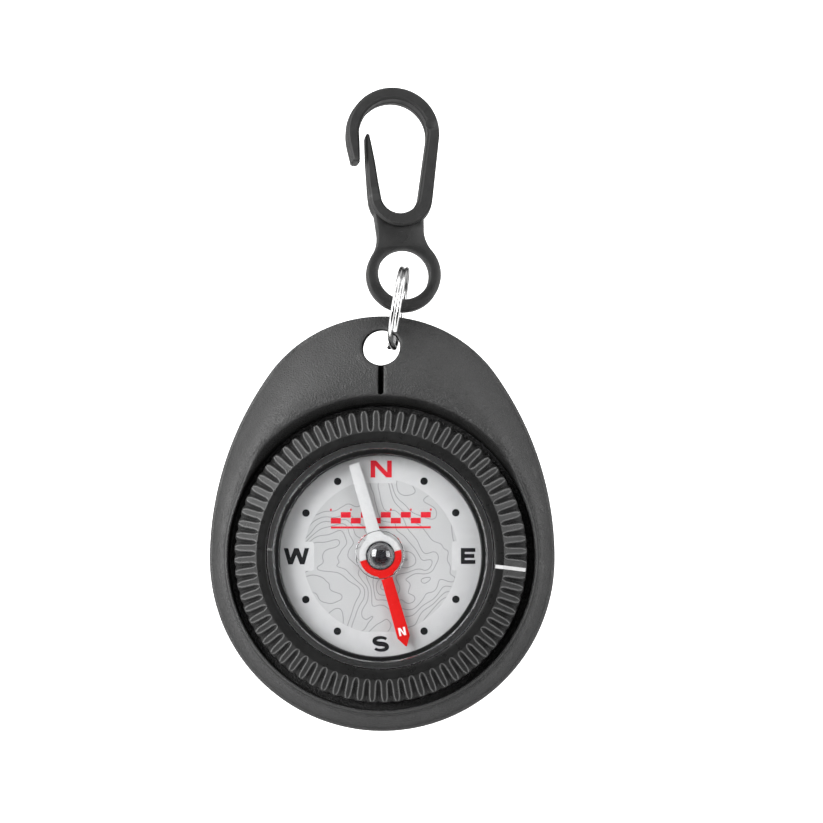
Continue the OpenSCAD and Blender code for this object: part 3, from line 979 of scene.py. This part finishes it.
NEEDLE_ANGLE = -16
NEEDLE_Z, NEEDLE_T = 7.5, 0.35
NEEDLE_TURN = Matrix.Rotation(math.radians(-NEEDLE_ANGLE), 4, "Z")
NEEDLE_EDGE = 0.06


def white_half():
    """Blunt half of the strip, along +Y."""
    blade = rounded([(1.35, 2.68, 0), (0.9, 3.35, 1.2), (0.76, 13.5, 0.22), (-0.76, 13.5, 0.22),
                     (-0.9, 3.35, 1.2), (-1.35, 2.68, 0)], steps=6)
    side = math.degrees(math.atan2(2.68, 1.35))
    right = arc(0, 0, 3.0, 0, side, 16)[:-1]
    left = arc(0, 0, 3.0, 180 - side, 180, 16)[1:]
    return [*right, *blade, *left, *arc(0, 0, 2.06, 180, 0, 32)]


def red_half():
    """Pointed half of the strip, along -Y."""
    blade = rounded([(-1.2, -2.75, 0), (-0.8, -3.3, 1.0), (-0.9, -11.9, 0.25), (0, -13.4, 0.15),
                     (0.9, -11.9, 0.25), (0.8, -3.3, 1.0), (1.2, -2.75, 0)], steps=6)
    side = math.degrees(math.atan2(-2.75, 1.2))
    left = arc(0, 0, 3.0, -180, -180 - side, 16)[:-1]
    right = arc(0, 0, 3.0, side, 0, 16)[1:]
    return [*left, *blade, *right, *arc(0, 0, 2.06, 0, -180, 32)]


def dome_skin():
    r, h = 2.05, 0.9
    skirt = NEEDLE_Z + NEEDLE_T
    ball = (r ** 2 + h ** 2) / (2 * h)
    cap = []
    for k in range(25):
        x = r * 0.97 * k / 24
        cap.append((x, skirt + h - ball + math.sqrt(ball ** 2 - x ** 2)))
    rest = [(r - 0.02, skirt + 0.02), (r, skirt - 0.05), (r, 7.42), (1.12, 7.42), (1.12, 8.4), (0, 8.4)]
    return revolved(cap + rest, 128)


def tip_mark():
    """Small N printed near the red point."""
    top = NEEDLE_Z + NEEDLE_T
    return plate([centred(letter_n(0.98, 1.15, 0.27), 0, -11.1, 4)], top - 0.02, top + INK, 0.003, 0)


def strip(half):
    return plate([half], NEEDLE_Z, NEEDLE_Z + NEEDLE_T, NEEDLE_EDGE)


def place_on_needle(name, mesh, paint, replaced=()):
    place(name, mesh, "needle", "needle_paint", paint, replaced, NEEDLE_TURN)


place_on_needle("needle_white_half", strip(white_half()), NEEDLE_WHITE, ["needle"])
place_on_needle("needle_red_half", strip(red_half()), NEEDLE_RED)
place_on_needle("needle_mark", tip_mark(), WHITE_INK)
place("hub_dome", dome_skin(), "needle", "hub_gloss", DOME, ["hub_cap"])


# ---------------------------------------------------------------- split ring

RING_CENTRE = (2.4, 35.2, 6.0)
RING_LEAN = 9.5
WIRE_R = 0.35
WIRE_START, WIRE_END = 30, 690
COIL_R = 5.65


def coil_offset(a):
    """How far the wire lies from the ring's middle plane: it crosses over once, at 360 degrees."""
    return 0.36 * (2 * eased((a - 330) / 60) - 1)


def ring_skin():
    """Wire wound from WIRE_START to WIRE_END degrees, with its two ends rounded off a little."""
    sides, step, end_share = 18, 2.5, 0.86
    count = int((WIRE_END - WIRE_START) / step) + 1
    stations = [(WIRE_START + step * k, WIRE_R) for k in range(count)]
    stations.insert(0, (WIRE_START - 0.25, WIRE_R * end_share))
    stations.append((WIRE_END + 0.25, WIRE_R * end_share))
    rows = []
    for a, wire in stations:
        ca, sa = math.cos(math.radians(a)), math.sin(math.radians(a))
        row = []
        for k in range(sides):
            b = 2 * math.pi * k / sides
            r = COIL_R + wire * math.cos(b)
            row.append((r * ca, r * sa, coil_offset(a) + wire * math.sin(b)))
        rows.append(row)
    return sleeve(rows)


ring_turn = (Matrix.Translation(RING_CENTRE) @ Matrix.Rotation(math.radians(90 - RING_LEAN), 4, "Z")
             @ Matrix.Rotation(math.radians(90), 4, "X") @ Matrix.Rotation(math.radians(160), 4, "Z"))
place("ring_wire", ring_skin(), "ring", "ring_steel", RING_STEEL, ["split_ring"], ring_turn)


# ---------------------------------------------------------------- snap hook

HOOK_TURN = (Matrix.Translation((3.1, 40.1, 4.6235)) @ Matrix.Rotation(math.radians(4.1), 4, "Z")
             @ Matrix.Rotation(math.radians(8), 4, "Y") @ Matrix.Rotation(math.radians(-4), 4, "X"))
BEND_Y, BEND_OUT, BEND_IN = 20.4, 6.7, 4.8
THROAT, THROAT_OUT = (0.42, 11.3), 4.62
THROAT_INNER, THROAT_IN = (0.25, 11.4), 2.65
HOOK_T, GATE_T, PLATE_T = 4.4, 3.6, 2.4
CHAMFER = 0.34
DRAFT = 0.1


def tangent_angle(low, low_r, high_r):
    """Direction of the normal of the right-hand line that touches both circles."""
    dx, dy = -low[0], BEND_Y - low[1]
    return math.degrees(math.atan2(dy, dx) - math.acos((low_r - high_r) / math.hypot(dx, dy)))


def station_between(first, last, t):
    """Outer and inner point part of the way from one station to another."""
    return tuple((between(a[0], b[0], t), between(a[1], b[1], t)) for a, b in zip(first, last))


def hook_stations():
    """(outer point, inner point) along the hook, from its free arm round to the root of the gate."""
    out_a = tangent_angle(THROAT, THROAT_OUT, BEND_OUT)
    in_a = tangent_angle(THROAT_INNER, THROAT_IN, BEND_IN)
    arm = []
    for k in range(13):
        y = between(16.85, BEND_Y, k / 12)
        swell = eased((y - 15.6) / 4.8)
        arm.append(((between(-6.18, -BEND_OUT, swell), y), (between(-4.98, -BEND_IN, swell), y)))
    bend = list(zip(arc(0, BEND_Y, BEND_OUT, 180, out_a, 56)[1:], arc(0, BEND_Y, BEND_IN, 180, in_a, 56)[1:]))
    low = list(zip(arc(*THROAT, THROAT_OUT, out_a, -180, 56), arc(*THROAT_INNER, THROAT_IN, in_a, -180, 56)))
    leg = [station_between(bend[-1], low[0], k / 20) for k in range(1, 20)]
    return [*arm, *bend, *leg, *low]


def bar_section(outer, inner, t, chamfer, draft):
    """Section of the bar: chamfered corners, walls drafted to a parting line with a fine flash."""
    o, i = Vector(outer), Vector(inner)
    across = (o - i).normalized()
    h = t / 2
    points = []
    for centre, way, sign in ((o, across, 1), (i, -across, -1)):
        corner = [(-chamfer - draft, h), (-chamfer * 0.9 - draft, h - 0.03), (-0.06 - draft, h - chamfer),
                  (-draft, h - chamfer - 0.08), (-0.02, 0.06)]
        side = [*((out, -z) for out, z in corner), (0.03, 0.0), *corner[::-1]]
        for out, z in side if sign == 1 else side[::-1]:
            p = centre + way * out
            points.append((p.x, p.y, z))
    return points


def hook_skin():
    """The hook's bar, with a rounded end on its free arm."""
    stations = hook_stations()
    rows = [bar_section(outer, inner, HOOK_T, CHAMFER, DRAFT) for outer, inner in stations]
    outer, inner = (Vector(p) for p in stations[0])
    middle = (outer + inner) / 2
    along = (outer - Vector(stations[1][0])).normalized()
    for share, step in ((0.93, 0.1), (0.8, 0.22), (0.62, 0.3)):
        small = [middle + (p - middle) * share + along * step for p in (outer, inner)]
        rows.insert(0, bar_section(*small, HOOK_T * (1 - (1 - share) * 0.5), CHAMFER * 0.8, DRAFT))
    return sleeve(rows)


def eye_outline():
    """Eye and neck; the neck's hollow sides run into the hook's throat."""
    right = [*arc(7.95, 5.9, 4.6, 216.6, 172, 20), (3.48, 8.0), (3.6, 9.3)]
    left = [(-x, y) for x, y in right[::-1]]
    eye = arc(0, 0, 5.3, 180 - 36.6, 360 + 36.6, 96)[1:-1]
    root = [(2.2, 8.1), (0.4, 7.6), (-2.0, 8.1)]
    return [*right, *root, *left, *eye]


def gate_stations():
    """(outer point, inner point) up the gate, from the end of the hook's bar."""
    marks = [((-4.2, 11.35), (-2.4, 11.35)), ((-4.24, 12.7), (-2.52, 12.7)), ((-4.2, 16.3), (-2.82, 16.3)),
             ((-4.08, 19.0), (-3.16, 19.0)), ((-4.0, 20.15), (-3.34, 20.15))]
    stations = [station_between(a, b, k / 8) for a, b in zip(marks, marks[1:]) for k in range(8)]
    return [hook_stations()[-1], *stations[1:], marks[-1]]


def gate_skin():
    """The springy tongue: it thins from the hook's own section to a rounded tip."""
    stations = gate_stations()
    count = len(stations)
    rows = []
    for k, (outer, inner) in enumerate(stations):
        thickness = between(HOOK_T, GATE_T, eased(k / 12))
        chamfer, draft = between(CHAMFER, 0.24, k / count), between(DRAFT, 0.04, k / count)
        rows.append(bar_section(outer, inner, thickness, chamfer, draft))
    (outer_x, y), (inner_x, _) = stations[-1]
    middle = (outer_x + inner_x) / 2
    for share, rise in ((0.92, 0.14), (0.72, 0.26), (0.4, 0.33)):
        ends = [(middle + (x - middle) * share, y + rise) for x in (outer_x, inner_x)]
        rows.append(bar_section(*ends, GATE_T - 0.5 * (1 - share), 0.2, 0.03))
    return sleeve(rows)


def pin_ring(x, y, r):
    """Faint ring left by an ejector pin on the plate round the eye."""
    z = PLATE_T / 2
    return plate([circle(x, y, r, 40), circle(x, y, r - 0.1, 40)], z - 0.05, z + 0.02, 0.01, 1)


def pin_disc(x, y, r):
    """Faint disc left by an ejector pin on the hook's leg."""
    z = HOOK_T / 2
    return plate([circle(x, y, r, 32)], z - 0.5, z + 0.015, 0.05, 1)


def eye_plate():
    return plate([eye_outline(), circle(0, 0, 3.65, 96)], -PLATE_T / 2, PLATE_T / 2, 0.3, 1)


def place_on_hook(name, mesh, replaced=(), sharp=32):
    place(name, mesh, "hook", "hook_plastic", HOOK, replaced, HOOK_TURN, sharp)


place_on_hook("hook_bar", hook_skin(), ["clip_body"], sharp=24)
place_on_hook("hook_eye", eye_plate(), sharp=30)
place_on_hook("hook_neck_mark", pin_ring(0.15, 5.3, 0.85))
place_on_hook("hook_eye_mark", pin_ring(-0.4, -4.45, 0.5))
place_on_hook("hook_leg_mark", pin_disc(5.35, 21.3, 0.75))
gate = place("gate_tongue", gate_skin(), "gate", "hook_plastic", HOOK, ["clip_gate"], HOOK_TURN, sharp=24,
             ride=False)
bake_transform(gate)


# ---------------------------------------------------------------- CAD nodes that stay

for node, material in (("pivot_pin", PIN_STEEL), ("jewel_cup", JEWEL), ("fill_plug", PIN_STEEL)):
    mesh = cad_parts[node].data
    mesh.materials.clear()
    mesh.materials.append(material)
◆ ◆ ◆
# SHORT TASK
From the first line of the data through the line with "INK, 0.003, 0)", quote each line exactly and add nothing else.

# REPLY
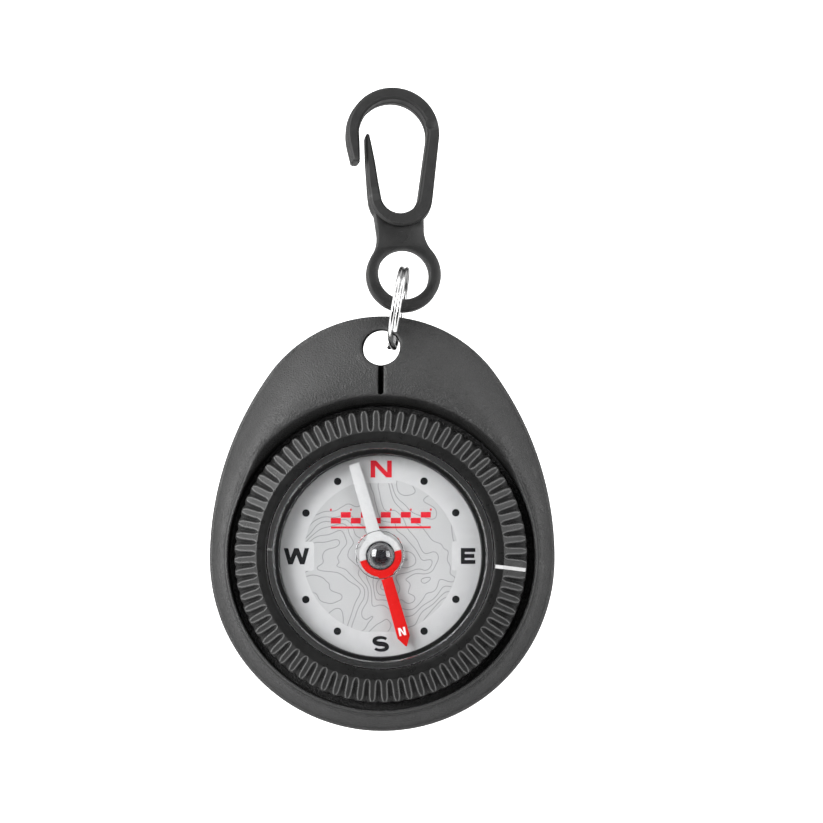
Continue the OpenSCAD and Blender code for this object: part 3, from line 979 of scene.py. This part finishes it.
NEEDLE_ANGLE = -16
NEEDLE_Z, NEEDLE_T = 7.5, 0.35
NEEDLE_TURN = Matrix.Rotation(math.radians(-NEEDLE_ANGLE), 4, "Z")
NEEDLE_EDGE = 0.06


def white_half():
    """Blunt half of the strip, along +Y."""
    blade = rounded([(1.35, 2.68, 0), (0.9, 3.35, 1.2), (0.76, 13.5, 0.22), (-0.76, 13.5, 0.22),
                     (-0.9, 3.35, 1.2), (-1.35, 2.68, 0)], steps=6)
    side = math.degrees(math.atan2(2.68, 1.35))
    right = arc(0, 0, 3.0, 0, side, 16)[:-1]
    left = arc(0, 0, 3.0, 180 - side, 180, 16)[1:]
    return [*right, *blade, *left, *arc(0, 0, 2.06, 180, 0, 32)]


def red_half():
    """Pointed half of the strip, along -Y."""
    blade = rounded([(-1.2, -2.75, 0), (-0.8, -3.3, 1.0), (-0.9, -11.9, 0.25), (0, -13.4, 0.15),
                     (0.9, -11.9, 0.25), (0.8, -3.3, 1.0), (1.2, -2.75, 0)], steps=6)
    side = math.degrees(math.atan2(-2.75, 1.2))
    left = arc(0, 0, 3.0, -180, -180 - side, 16)[:-1]
    right = arc(0, 0, 3.0, side, 0, 16)[1:]
    return [*left, *blade, *right, *arc(0, 0, 2.06, 0, -180, 32)]


def dome_skin():
    r, h = 2.05, 0.9
    skirt = NEEDLE_Z + NEEDLE_T
    ball = (r ** 2 + h ** 2) / (2 * h)
    cap = []
    for k in range(25):
        x = r * 0.97 * k / 24
        cap.append((x, skirt + h - ball + math.sqrt(ball ** 2 - x ** 2)))
    rest = [(r - 0.02, skirt + 0.02), (r, skirt - 0.05), (r, 7.42), (1.12, 7.42), (1.12, 8.4), (0, 8.4)]
    return revolved(cap + rest, 128)


def tip_mark():
    """Small N printed near the red point."""
    top = NEEDLE_Z + NEEDLE_T
    return plate([centred(letter_n(0.98, 1.15, 0.27), 0, -11.1, 4)], top - 0.02, top + INK, 0.003, 0)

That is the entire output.